The Flash 8×08 Review – Fire Walk With Me

The Flash -- "The Fire Next Time" -- Image Number: FLA808b_0244r.jpg -- Pictured (L-R): Grant Gustin as The Flash and Danielle Panabaker as Caitlin Frost -- Photo: Shane Harvey/The CW -- (C) 2022 The CW Network, LLC. All Rights ReservedPhoto Credit: Bettina Strauss

When Barry watched his father get carted off to prison for a crime he didn’t commit, it forever changed him, sending him toward being a Crime Scene Investigator so that he could learn how to prove his father–and other people falsely accused–innocent. This week, Barry gets back to basics. Spoilers follow for The Flash Season 8, Episode 8, “The Fire Next Time.”

“The Fire Next Time”

Photo: Shane Harvey/The CW — (C) 2022 The CW Network, LLC. All Rights Reserved Photo Credit: Bettina Strauss

Barry (Grant Gustin) trusts his instincts during a murder investigation, believing the suspect, despite the overwhelming evidence against him, meanwhile Iris (Candice Patton) gives Allegra (Kayla Compton) an opportunity to be a mentor.

The writers of The Flash are on a hot streak right now, pun definitely intended. While the show has leaned so much on time travel drama in recent seasons, this week and last week’s episodes have gotten back to basics, putting the focus on who Barry is and how he thinks.

This episode starts out by reminding us that Iris is sick with some sort of temporal illness with an awkward scene between Barry and Iris that leaves me concerned about what will happen later this season. After that, though, what we get is a fun and simple episode that harkens back to the version of The Flash that we fell in love with in Season 1.

He’s definitely guilty

At a bar late one night, a bartender is attacked, and found charred the next morning, with no burns around him. All signs seem to point to a fire-using metahuman known as Jaco Birch. When we meet Jaco, though, he’s trying hard to impress his son with stories of being a security guy for various rock bands. The police show up to arrest Jaco, and as he’s put into the police cruiser, he begs for someone to believe that he didn’t commit the crime–reminding Barry of the way his dad begged so many years ago.

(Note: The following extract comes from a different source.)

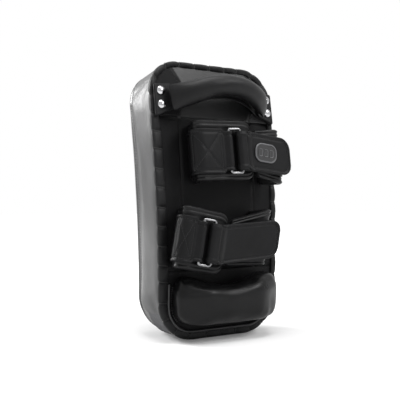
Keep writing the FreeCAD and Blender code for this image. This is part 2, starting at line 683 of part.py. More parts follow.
def make_piping():
    """A leather-covered cord that frames the bumper inside the edge binding."""
    body = new_body("bumper_piping", BUMPER_FRAME)
    seat = "0 - seat_gap - piping_radius"
    low, high = "piping_foot - bumper_height", "piping_top - bumper_height"
    section = draw(new_sketch(body, "XY_Plane", high), many_sided("0 - piping_out", seat, "piping_radius", 8))
    path = draw(new_sketch(body, "XZ_Plane", "seat_gap + piping_radius"),
                [("0 - piping_out", high), ("0 - piping_out", low, "piping_bend"),
                 ("piping_out", low, "piping_bend"), ("piping_out", high)], closed=False)
    sweep(body, section, path)
    keep(body)


# ---------------------------------------------------------------------------------- the straps
# Heights above the back panel, in order outwards.
CUFF_BASE = "arm_room"
STRAP_BASE = f"{CUFF_BASE} + cuff_pad + seat_gap"
STRAP_TOP = f"{STRAP_BASE} + strap_leather"
HINGE_BAR = f"{STRAP_TOP} + seat_gap + ring_wire / 2"
FREE_BAR = f"{STRAP_TOP} + ring_swing + ring_wire / 2"
FOLD_TOP = f"{FREE_BAR} + ring_wire / 2 + ring_swing + strap_leather"
LOOP_PATCH = f"{STRAP_TOP} + seat_gap"
HOOK_PATCH = f"{LOOP_PATCH} + patch_thick + seat_gap"
TAIL_BASE = f"{HOOK_PATCH} + patch_thick + seat_gap"
HALF_STRAP = "strap_width / 2"
TIGHT = "seat_gap / 3"


def side_run(wall, depth, facing):
    """Corners of a line that rises from the back panel, leans outwards and turns level at a strap's outer
    corner, a given depth under its outer face. It faces -1 for a left side and 1 for a right side."""
    spread = f"(({STRAP_TOP} - foot_rise) * tan(wall_lean) + ({depth}))"
    foot = f"{facing} * ({wall} - {spread})"
    knee = f"0 - foot_rise - ({depth}) * tan(wall_lean / 2)"
    corner = f"{facing} * ({wall} - ({depth}) * tan(45 + wall_lean / 2))"
    return [(foot, "0 - seat_gap"), (foot, knee, f"foot_bend + ({depth})"),
            (corner, f"0 - ({STRAP_TOP} - ({depth}))", f"shoulder_bend - ({depth})")]


def strap_section(body, run, thick, low, high):
    """The cross section at the foot of a run, between two widths."""
    foot = run[0][0]
    return draw(new_sketch(body, "XZ_Plane", "seat_gap"),
                rectangle(f"{foot} - ({thick}) / 2", low, f"{foot} + ({thick}) / 2", high))


def make_anchor(side, frame):
    """The left half: a padded cuff with a tongue, and the strap that loops round the ring's bar."""
    cuff = new_body(f"{side}_anchor_cuff", frame)
    buried = "(strap_leather + seat_gap + cuff_pad / 2)"
    low, high = f"{side}_cuff_lift - cuff_width / 2", f"{side}_cuff_lift + cuff_width / 2"
    run = side_run(f"{side}_anchor", buried, -1) + [("tongue_reach", f"0 - ({STRAP_TOP} - {buried})")]
    section = strap_section(cuff, run, "cuff_pad", low, high)
    sweep(cuff, section, draw(new_sketch(cuff, "XY_Plane"), run, closed=False))
    round_tip(cuff, "tongue_reach", "cuff_pad * 2")

    strap = new_body(f"{side}_anchor_strap", frame)
    bend = "(ring_wire / 2 + seat_gap + strap_leather / 2)"
    bottom, top = f"0 - ({STRAP_TOP} - strap_leather / 2)", f"0 - ({HINGE_BAR} + {bend})"
    laid = f"0 - ({STRAP_TOP} + seat_gap + strap_leather / 2)"
    run = side_run(f"{side}_anchor", "strap_leather / 2", -1) + [
        (bend, bottom, f"{bend} - {TIGHT}"), (bend, top, f"{bend} - {TIGHT}"),
        ("0 - ring_wire / 2", top, "ring_wire"), ("0 - 2 * ring_wire", laid, "ring_wire"),
        (f"shoulder_bend - {side}_anchor", laid)]
    section = strap_section(strap, run, "strap_leather", "0 - anchor_width / 2", "anchor_width / 2")
    sweep(strap, section, draw(new_sketch(strap, "XY_Plane"), run, closed=False))
    far, narrow, wide = f"0 - 2 * {side}_anchor", "strap_width / 2", "anchor_width / 2 + seat_gap"
    above = [("tongue_reach", narrow), ("0 - 2 * ring_wire", narrow), ("0 - 3 * ring_wire", wide),
             (far, wide)]
    trim_to(strap, "XZ_Plane", [(x, f"0 - ({y})") for x, y in reversed(above)] + above)
    keep(cuff, strap)


def round_tip(body, reach, radius):
    """Rounds the two corners at the free end of a level stretch."""
    tip = value(reach)
    fillet(body, radius, lambda edge: edge.BoundBox.YLength > 1 and edge.BoundBox.XLength < 0.01
           and abs(edge.CenterOfMass.x - tip) < 0.01)


def make_ring(side, frame):
    """A rectangular ring bent from round wire, hinged on the bar inside the anchor strap's loop."""
    rise = f"({FREE_BAR} - ({HINGE_BAR}))"
    turn = f"rotation(vector(0; 0; 1); asin((0 - {rise}) / ring_reach))"
    body = new_body(f"{side}_ring", f"{frame} * placement(vector(0; 0 - ({HINGE_BAR}); 0); {turn})")
    half = "strap_width / 2 + ring_slack + ring_wire / 2"
    section = circle(new_sketch(body, "XY_Plane"), "0", "0", "ring_wire / 2")
    path = draw(new_sketch(body, "XZ_Plane"),
                [("0", "0"), ("0", half, "ring_corner"), ("ring_reach", half, "ring_corner"),
                 ("ring_reach", f"0 - ({half})", "ring_corner"), ("0", f"0 - ({half})", "ring_corner")])
    sweep(body, section, path)
    keep(body)


def skewed(side, reach, half, spread="0", lift="0"):
    """Outline of a strap that runs on from the fold at its skew, wider and higher at the far end."""
    start, rise = "tail_hinge", f"(({reach}) - tail_hinge) * tan({side}_skew) + ({lift})"
    low, high = f"{rise} - ({half}) - ({spread})", f"{rise} + ({half}) + ({spread})"
    return [("0 - ring_reach", f"0 - ({half})"), (start, f"0 - ({half})"), (reach, low), (reach, high),
            (start, half), ("0 - ring_reach", half)]


def make_return(side, frame):
    """The right half: a padded cuff, and the strap that folds round the ring's free bar."""
    far = f"{side}_return * 1.01"
    tall = f"({side}_return + cuff_width) / 2"
    cuff = new_body(f"{side}_return_cuff", frame)
    buried = "(strap_leather + seat_gap + cuff_pad / 2)"
    run = side_run(f"{side}_return", buried, 1) + [("return_pad_start", f"0 - ({STRAP_TOP} - {buried})")]
    section = strap_section(cuff, run, "cuff_pad", f"0 - {tall}", tall)
    sweep(cuff, section, draw(new_sketch(cuff, "XY_Plane"), run, closed=False))
    growth = "(cuff_width - strap_width) / 2 - ring_wire / 2"
    half = f"{HALF_STRAP} + ring_wire / 2"
    trim_to(cuff, "XZ_Plane", skewed(side, far, half, growth, f"{side}_return_lift"))

    strap = new_body(f"{side}_return_strap", frame)
    middle = "strap_leather / 2"
    fold = f"(ring_wire / 2 + ring_swing + {middle})"
    low, high = f"0 - ({STRAP_TOP} - {middle})", f"0 - ({FOLD_TOP} - {middle})"
    run = side_run(f"{side}_return", middle, 1) + [
        (f"ring_reach - {fold}", low, f"{fold} - {TIGHT}"),
        (f"ring_reach - {fold}", high, f"{fold} - {TIGHT}"), ("tail_hinge - seat_gap", high)]
    section = strap_section(strap, run, "strap_leather", f"0 - {tall}", tall)
    sweep(strap, section, draw(new_sketch(strap, "XY_Plane"), run, closed=False))
    trim_to(strap, "XZ_Plane", skewed(side, far, HALF_STRAP))
    patch = flat_patch(f"{side}_loop_patch", frame, side, LOOP_PATCH, f"{side}_return - 2 * shoulder_bend")
    keep(cuff, strap, patch)


def flat_patch(label, frame, side, level, reach):
    """A hook or loop patch lying at a level, between the fold and a given reach."""
    body = new_body(label, frame)
    half = f"{HALF_STRAP} - patch_inset"
    start = "return_pad_start + patch_inset"
    lean = f"tan({side}_skew)"
    rises = [f"(({spot}) - tail_hinge) * {lean}" for spot in (start, reach)]
    outline = [(start, f"{rises[0]} - ({half})"), (reach, f"{rises[1]} - ({half})"),
               (reach, f"{rises[1]} + {half}"), (start, f"{rises[0]} + {half}")]
    pad(body, draw(new_sketch(body, "XZ_Plane", level), outline), "patch_thick")
    return body


def make_tail(side, frame):
    """The tail that peels away: it lies on the return strap by its hook patch."""
    tail = new_body(f"{side}_tail", frame)
    reach = f"{side}_tail"
    middle = "strap_leather / 2"
    tall = f"({side}_return + strap_width) / 2"
    section = draw(new_sketch(tail, "YZ_Plane", reach),
                   rectangle(f"0 - ({TAIL_BASE}) - strap_leather", f"0 - {tall}", f"0 - ({TAIL_BASE})", tall))
    level, high = f"0 - ({TAIL_BASE} + {middle})", f"0 - ({FOLD_TOP} - {middle})"
    run = [(reach, level), ("tail_hinge + 8.5", level, "tail_bend"),
           ("tail_hinge + 2.5", high, "tail_bend"), ("tail_hinge + seat_gap / 2", high)]
    sweep(tail, section, draw(new_sketch(tail, "XY_Plane"), run, closed=False))
    outline = skewed(side, reach, HALF_STRAP)
    outline[2:4] = [corner + ("strap_width * 0.3",) for corner in outline[2:4]]
    trim_to(tail, "XZ_Plane", outline)
    patch = flat_patch(f"{side}_hook_patch", frame, side, HOOK_PATCH, f"{reach} - strap_width * 0.3")
    keep(tail, patch)


def make_badge(frame):
    """A plain ribbed rubber badge with a raised rim, sewn to the upper tail."""
    badge = new_body("upper_badge", frame)
    base = f"{TAIL_BASE} + strap_leather + seat_gap"
    rise = "(badge_place - tail_hinge) * tan(upper_skew)"

    def oval(inset):
        half, tall = f"badge_long / 2 - ({inset})", f"badge_tall / 2 - ({inset})"
        left, right = f"badge_place - ({half})", f"badge_place + ({half})"
        low, high, bend = f"{rise} - ({tall})", f"{rise} + ({tall})", f"({tall}) * 0.96"
        return [(left, low, bend), (right, low, bend), (right, high, bend), (left, high, bend)]

    plate = pad(badge, draw(new_sketch(badge, "XZ_Plane", base), oval("0")), "badge_thick / 2")
    rim = draw(new_sketch(badge, "XZ_Plane", f"{base} + badge_thick / 2"), oval("0"))
    draw(rim, oval("badge_rim"))
    pad(badge, rim, "badge_thick / 2")
    for level in (-1, 0, 1):
        middle = f"{rise} + {level} * badge_tall / 5"
        rib = draw(new_sketch(badge, "XZ_Plane", f"{base} + badge_thick / 2"),
                   rectangle("badge_place - badge_long / 4", f"{middle} - badge_ribs / 2",
                             "badge_place + badge_long / 4", f"{middle} + badge_ribs / 2"))
        pad(badge, rib, "badge_thick / 4")
    keep(badge)


# ------------------------------------------------------------------------------- build and save
def settle_origin():
    """Puts the origin under the middle of the finished pad, front to back."""
    reaches = [point.y for node in nodes for point in node.Shape.tessellate(0.1)[0]]
    cell = sheet.getCellFromAlias("origin_shift")
    sheet.set(cell, str(round(value("origin_shift") + (min(reaches) + max(reaches)) / 2, 2)))
    doc.recompute()


def check():
    for item in doc.Objects:
        if "Invalid" in item.State or "Error" in item.State:
            raise RuntimeError(f"{item.Label} failed: {item.State}")
        if item.isDerivedFrom("Sketcher::SketchObject") and not item.FullyConstrained:
            raise RuntimeError(f"{item.Label} is loose")
    for node in nodes:
        if node.Shape.isNull() or not node.Shape.isValid() or not node.Shape.Solids:
            raise RuntimeError(f"{node.Label} has no sound shape")


def save():
    os.makedirs("parts", exist_ok=True)
    for node in nodes:
        node.Shape.exportStep(f"parts/{node.Label}.step")


fill_sheet()
rivet_holes, burr_recesses = make_rivets()
make_cover()
make_fillings(rivet_holes, burr_recesses)
make_back_panels(rivet_holes)
make_binding()
make_handle_strap(rivet_holes)
make_end_tabs(rivet_holes)
make_grip_roll()
make_bumper()
make_piping()
for side in ("upper", "lower"):
    strap_frame = frame_on_back(f"{side}_x", f"{side}_z", f"{side}_tilt")
    make_anchor(side, strap_frame)
    make_ring(side, strap_frame)
    make_return(side, strap_frame)
    make_tail(side, strap_frame)
make_badge(frame_on_back("upper_x", "upper_z", "upper_tilt"))
doc.recompute()
settle_origin()
check()
save()
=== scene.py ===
"""Dresses the packed thai pad: leather covers, padded cuffs, stitched straps, steel rings and a studio."""

import math

import bmesh
import bpy
from mathutils import Matrix, Vector, noise
from mathutils.bvhtree import BVHTree


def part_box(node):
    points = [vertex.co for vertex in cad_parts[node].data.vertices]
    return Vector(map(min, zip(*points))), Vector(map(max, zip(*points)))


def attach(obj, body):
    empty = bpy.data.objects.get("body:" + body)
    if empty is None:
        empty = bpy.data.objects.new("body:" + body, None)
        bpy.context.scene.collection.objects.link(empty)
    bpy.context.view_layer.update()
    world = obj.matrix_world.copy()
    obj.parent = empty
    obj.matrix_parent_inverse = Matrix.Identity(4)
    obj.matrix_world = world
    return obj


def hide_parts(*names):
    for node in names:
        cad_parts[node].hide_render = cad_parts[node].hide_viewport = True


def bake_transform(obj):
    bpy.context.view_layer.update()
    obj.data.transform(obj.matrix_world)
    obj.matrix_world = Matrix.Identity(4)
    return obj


bl_info = {
    "name": "Thai pad",
    "version": (1, 0, 0),
    "blender": (4, 5, 0),
    "location": "View3D > Sidebar > Thai Pad",
    "description": "Leather, padding, stitching and steel for a bowed thai pad",
    "category": "Add Mesh",
}

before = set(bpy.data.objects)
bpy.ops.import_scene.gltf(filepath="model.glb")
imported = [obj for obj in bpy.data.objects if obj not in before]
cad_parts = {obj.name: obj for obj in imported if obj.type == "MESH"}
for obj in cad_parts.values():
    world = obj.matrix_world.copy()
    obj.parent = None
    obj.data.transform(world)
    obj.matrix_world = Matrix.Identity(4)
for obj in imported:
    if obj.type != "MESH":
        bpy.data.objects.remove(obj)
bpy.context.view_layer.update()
MM = 0.001
OUTWARD = Vector((0, -1, 0))
# How thick the leather of the cover and of the back panels is.
COVER_LEATHER, PANEL_LEATHER = 1.6 * MM, 1.4 * MM
# The upright part of the back face stands this far in front of the origin.
BACK = -float(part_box("forearm_panel")[0][1])


# ------------------------------------------------------------------------------- properties
def length(name, millimetres, description):
    return bpy.props.FloatProperty(name=name, description=description, default=millimetres * MM,
                                   unit="LENGTH", subtype="DISTANCE")


def slope(name, degrees, description):
    return bpy.props.FloatProperty(name=name, description=description, default=math.radians(degrees),
                                   unit="ROTATION", subtype="ANGLE")


def share(name, value, description):
    return bpy.props.FloatProperty(name=name, description=description, default=value, subtype="FACTOR")


def colour(name, grey, description):
    return bpy.props.FloatVectorProperty(name=name, description=description, size=4, min=0, max=1,
                                         default=(grey, grey, grey * 1.06, 1), subtype="COLOR")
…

The story is pretty straightforward. The team doesn’t believe Barry, and Barry has to work overtime to prove this known criminal’s innocence. It does two things really right, though. One is that it calls into question whether or not the guy is innocent. He seems like it, but we get just enough information to wonder if that’s the case and if maybe Barry is letting his own history get to him.

Or is he?

Photo: Shane Harvey/The CW — (C) 2022 The CW Network, LLC. All Rights Reserved Photo Credit: Bettina Strauss

But it also dives deep into how Barry’s history informs the work he does. This episode is driven in large part by Grant Gustin summoning all the emotions that would come with this kind of trauma and making them believable. The same, really, goes for Max Adler, who plays Birch. He does a great job of bringing the fear of a father about to lose his son again to the surface, and it makes it easy to get on his side and be frustrated alongside him.

There’s this bit in one of the Justice League animated shows where the Flash spots the Trickster in a bar and stops to talk to him, asking him why he’s wearing the costume again, if he’s off his meds–the whole scene shows how The Flash isn’t just here to defeat his enemies but to try to find the good in them. This episode feeds into that idea, and it’s the kind of thing I’d love to see more of.

On the reporters’ side of the story, there’s a storyline where Allegra is supposed to help her subordinate develop a story and instead goes off on her own to do a different story. This part of the episode isn’t nearly as enjoyable. Enough so that I almost forgot it even happened until I was scrubbing through the episode to write this review. It ultimately doesn’t take away from the episode, but we could’ve also skipped it completely.

Combine all of this with some enjoyable Flash action, and you have a solid, workmanlike episode of The Flash. This episode was easy and enjoyable to watch because, like last week, it got back to basics.